### JOB
Report how many lines contain "scene". The answer is a single number.

### PROVIDED MATERIAL

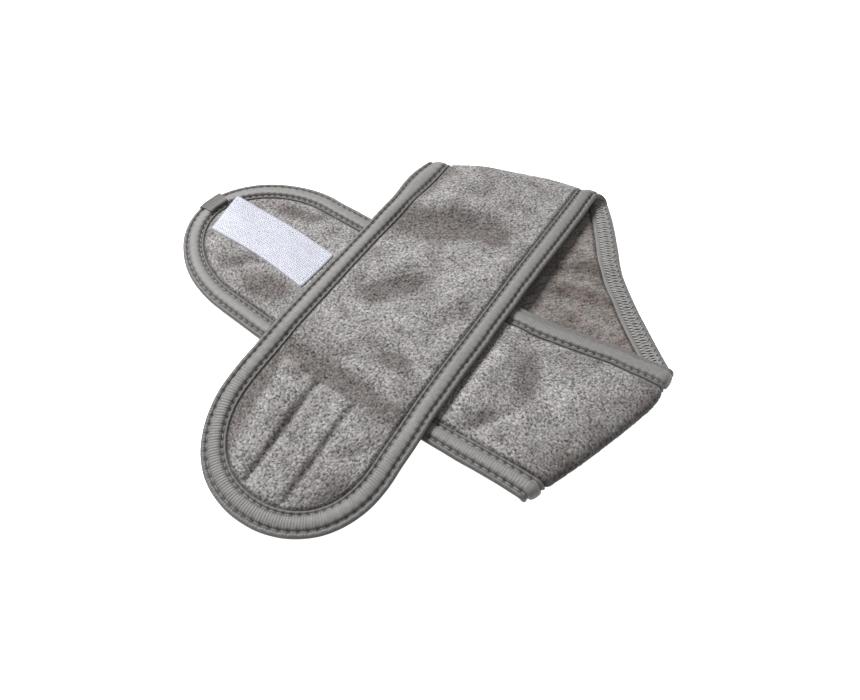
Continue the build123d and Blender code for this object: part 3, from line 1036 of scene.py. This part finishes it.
def towelling(name, dark, light, cool, warm, fibre):
    """Pile: painted shade between the tufts and painted light on their tips, faint warm and cool
    patches, and painted shade in dents and along the right fold.
    """
    shader = Shader(name, roughness=0.95, sheen=0.35, sheen_roughness=0.45, specular=0.15)
    flat = shader.attribute("flat", "Vector")
    height_shade = shader.attribute("height_shade", "Fac")
    speck = shader.noise(flat, fibre, 3.0, 0.7)
    # painted shade between the tufts and painted light on their tips, mixed with a random speck
    body = shader.ramp(shader.weigh(height_shade, 0.45, speck, 0.8), (0.45, dark), (0.84, light))
    patches = shader.ramp(shader.noise(flat, 110.0, 1.0), (0.38, cool), (0.62, warm))
    # painted shade in dents and along the right fold, painted light on ridges, and random streaks
    shade_and_streaks_tint = shader.ramp(shader.attribute("shade_and_streaks", "Fac"), (0, (1, 1, 1)), (1, SHADE_AND_STREAK_TONE))
    shader.colour(shader.tint(shader.tint(body, patches), shade_and_streaks_tint))
    shader.bump(shader.noise(flat, fibre * 1.3, 2.0), 0.00016, 0.8)
    return shader.material


def satin_binding(name, dark, light):
    """Satin tape drawn into fine cross ribs, with painted light where it stands proud, painted shade
    where it lies low, and a random mottle.
    """
    shader = Shader(name, roughness=0.5, sheen=0.12, specular=0.35)
    flat = shader.attribute("flat", "Vector")
    height_shade = shader.attribute("height_shade", "Fac")
    wave = shader.node("ShaderNodeTexWave", Vector=flat, Scale=2 * pi / (20 * 0.00045), Distortion=0.6)
    # painted light on the raised parts, mixed with a random mottle
    raised_light_and_mottle = shader.weigh(height_shade, 0.55, shader.noise(flat, 500.0, 2.0), 0.4)
    shader.colour(shader.ramp(raised_light_and_mottle, (0.2, dark), (0.85, light)))
    shader.bump(wave.outputs["Fac"], 0.00006, 0.7)
    return shader.material


def spun_thread(name, dark, light):
    """Polyester thread with its twist."""
    shader = Shader(name, roughness=0.45)
    flat = shader.attribute("flat", "Vector")
    wave = shader.node("ShaderNodeTexWave", Vector=flat, Scale=2.4)
    wave.bands_direction = "DIAGONAL"
    shader.colour(shader.ramp(wave.outputs["Fac"], (0.1, dark), (0.9, light)))
    shader.bump(wave.outputs["Fac"], 0.00005, 0.8)
    return shader.material


def woven_tape(name, dark, light, roughness):
    """Nylon tape: fine weave with a faint mottle."""
    shader = Shader(name, roughness=roughness, sheen=0.15)
    flat = shader.attribute("flat", "Vector")
    weave = shader.node("ShaderNodeTexChecker", Vector=flat, Scale=2200.0)
    shader.colour(shader.ramp(shader.noise(flat, 260.0, 3.0), (0.3, dark), (0.7, light)))
    shader.bump(weave.outputs["Fac"], 0.00005, 0.4)
    return shader.material


# ---- putting it together ----

face_pile_look = towelling("towelling_face", (0.064, 0.063, 0.062), (0.434, 0.421, 0.419),
                           (0.97, 0.98, 0.98), (1, 0.975, 0.972), 1000)
back_pile_look = towelling("towelling_back", (0.035, 0.031, 0.029), (0.29, 0.27, 0.26),
                           (0.97, 0.97, 0.95), (1, 0.94, 0.92), 1100)
binding_look = satin_binding("binding_satin", (0.047, 0.045, 0.043), (0.18, 0.172, 0.166))
cuff_look = satin_binding("cuff_knit", (0.022, 0.021, 0.02), (0.115, 0.11, 0.104))
thread_look = spun_thread("binding_thread", (0.12, 0.117, 0.112), (0.36, 0.35, 0.34))
looper_look = spun_thread("looper_thread", (0.18, 0.175, 0.168), (0.4, 0.39, 0.378))
tape_thread_look = spun_thread("white_tape_thread", (0.6, 0.6, 0.63), (0.85, 0.85, 0.88))
grey_seam_look = spun_thread("grey_tape_thread", (0.12, 0.115, 0.11), (0.3, 0.29, 0.28))
hook_tape_look = woven_tape("hook_tape_nylon", (0.34, 0.35, 0.405), (0.4, 0.41, 0.47), 0.4)
loop_tape_look = woven_tape("loop_tape_nylon", (0.36, 0.36, 0.36), (0.5, 0.5, 0.5), 0.8)


def dress(piece, slot_name, nodes, follow, *looks):
    """Materials, the CAD parts it stands for, and the motion it follows; slot_name is not used."""
    for look in looks:
        piece.data.materials.append(look)
    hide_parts(*nodes)
    follow(piece)


def bend_with(piece):
    """Bakes the piece's placement into its mesh."""
    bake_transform(piece)


def follow_front(piece):
    bend_with(piece)


def follow_top_fold(piece):
    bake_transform(piece)


def follow_middle(piece):
    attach(piece, "root")


def follow_lower(piece):
    bend_with(piece)


def loop_tail_ribs(s):
    return 0.45 + 0.55 * smooth((s - 0.11) / 0.03) * smooth((front_border[0] - 0.15 - s) / 0.05)


loop_tail = (LOOP_TAIL_ROUND, -1, LOOP_ROUNDING, LOOP_SQUARENESS)
hook_tail = (HOOK_TAIL_ROUND, 1, HOOK_ROUNDING, HOOK_SQUARENESS)
front_border = tail_border(front_line, *loop_tail)
lower_border = tail_border(right_fold_line, *hook_tail)


def both_sides(line_a, line_b):
    return {"_left": side_border(line_a, line_b, 1), "_right": side_border(line_a, line_b, -1)}


# each stretch: where it starts and stops, its length, its bound edges, how ribbed their binding is,
# what it follows, and which CAD parts it stands for
stretches = {
    "front": (front_line, tail_stop(*loop_tail), FRONT_LENGTH, {"": front_border}, loop_tail_ribs,
              follow_front, ("front_run", "loop_tail")),
    "top_fold": (front_line, middle_line, TOP_ROLL, both_sides(front_line, middle_line),
                 lambda s: 0.45, follow_top_fold, ("top_fold",)),
    "middle": (middle_line, right_fold_line, MIDDLE_LENGTH, both_sides(middle_line, right_fold_line),
               lambda s: 0.5, follow_middle, ("middle_run",)),
    "lower": (right_fold_line, tail_stop(*hook_tail), LOWER_LENGTH + RIGHT_ROLL, {"": lower_border},
              lambda s: 0.4, follow_lower, ("right_fold", "lower_run", "hook_tail")),
}


def nodes_named(starts, word):
    return [node for node in sorted(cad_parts) if node.startswith(starts) and word in node]


for stretch, (start, stop, longest, borders, ribs, follow, names) in stretches.items():
    cloth = make_cloth(f"{stretch}_towelling", start, stop, longest)
    dress(cloth, "towelling", nodes_named(names, "cloth"), follow, face_pile_look, back_pile_look)
    needle_look = looper_look if stretch == "lower" else thread_look
    reverse_look = thread_look if stretch == "top_fold" else looper_look
    for word, border in borders.items():
        band = make_binding(f"{stretch}_binding{word}", border, ribs)
        dress(band, "binding", nodes_named(names, f"binding{word}"), follow, binding_look)
        needles = make_needle_threads(f"{stretch}_needle_threads{word}", border)
        dress(needles, "thread", nodes_named(names, "needle"), follow, needle_look)
        looper = make_looper_threads(f"{stretch}_looper_threads{word}", border)
        dress(looper, "thread", nodes_named(names, "looper"), follow, reverse_look)

# hook tape, its hooks and seam
hook_place = (LOWER_START + HOOK_TAPE[0], LOWER_START + HOOK_TAPE[1], HOOK_TAPE[2])
hook_tape = make_tape("hook_tape_ground", *hook_place, FACE - 0.0006, HOOK_GROUND_TOP, hook_ground,
                      hook_tape_lie)
dress(hook_tape, "hook_tape", ["hook_tape"], follow_lower, hook_tape_look)
hooks = make_hooks("hook_tape_hooks", *hook_place, HOOK_GROUND_TOP)
dress(hooks, "hook_tape", ["hook_tape"], follow_lower, hook_tape_look)
hook_seam = make_seam("hook_tape_seam", seam_path(*HOOK_TAPE, 1, LOWER_START),
                      lambda x, t: HOOK_TAPE_TOP - HOOK_SEAM_SINK, 0.00014, hook_tape_lie)
dress(hook_seam, "tape_thread", ["hook_tape_stitching"], follow_lower, tape_thread_look)

# the cuff over the binding's join
lower_length, lower_path = lower_border
cuff_centre = lower_length - abs(HOOK_TAIL_ROUND - right_fold_line(-HALF)) - CUFF_PLACE
join_tab = make_join_tab("binding_join_cuff", lower_path, cuff_centre)
dress(join_tab, "binding", ["binding_join_tab"], follow_lower, cuff_look)

# loop tape and its seam
loop_tape = make_tape("loop_tape_nap", -LOOP_TAPE[1], -LOOP_TAPE[0], LOOP_TAPE[2], TAPE_SINK - FACE,
                      0.0001 - FACE, loop_nap)
dress(loop_tape, "loop_tape", ["loop_tape"], follow_front, loop_tape_look)


def channel_floor(x, t):
    return FACE - PILE_RELIEF - tape_channels(x, t)


loop_seam = make_seam("loop_tape_seam", seam_path(*LOOP_TAPE, -1, 0.0), channel_floor, 0.00018)
dress(loop_seam, "tape_thread", ["loop_tape_stitching"], follow_front, grey_seam_look)


# ---- setting the stage ----

def make_floor():
    mesh = bpy.data.meshes.new("floor")
    r = FLOOR_REACH
    mesh.from_pydata([(-r, -r, 0), (r, -r, 0), (r, r, 0), (-r, r, 0)], [], [(0, 1, 2, 3)])
    floor = add_object("floor", mesh)
    shader = Shader("pale_floor", roughness=0.9, specular=0.1)
    shader.surface.inputs["Base Color"].default_value = (0.93, 0.93, 0.93, 1)
    shader.surface.inputs["Emission Color"].default_value = (1, 1, 1, 1)
    shader.surface.inputs["Emission Strength"].default_value = FLOOR_GLOW
    mesh.materials.append(shader.material)
    floor.visible_diffuse = False


def aim(thing, place_at, target):
    thing.location = place_at
    heading = Vector(target) - Vector(place_at)
    thing.rotation_euler = heading.to_track_quat("-Z", "Y").to_euler()


def make_key_light():
    data = bpy.data.lights.new("key", "AREA")
    data.size = KEY_SIZE
    data.energy = KEY_POWER
    aim(add_object("key", data), KEY_PLACE, (0, 0, 0))


def make_world():
    world = bpy.data.worlds.new("studio")
    world.use_nodes = True
    background = world.node_tree.nodes["Background"]
    background.inputs["Color"].default_value = (1, 1, 1, 1)
    background.inputs["Strength"].default_value = SKY
    bpy.context.scene.world = world


def make_camera():
    data = bpy.data.cameras.new("camera")
    data.lens = LENS
    data.sensor_width = SENSOR
    data.clip_start = 0.01
    camera = add_object("camera", data)
    aim(camera, CAMERA_PLACE, CAMERA_TARGET)
    camera.rotation_euler.rotate_axis("Z", radians(CAMERA_ROLL))
    bpy.context.scene.camera = camera


make_floor()
make_key_light()
make_world()
make_camera()
bpy.context.scene.view_settings.view_transform = "Standard"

### WRITTEN RESPONSE
4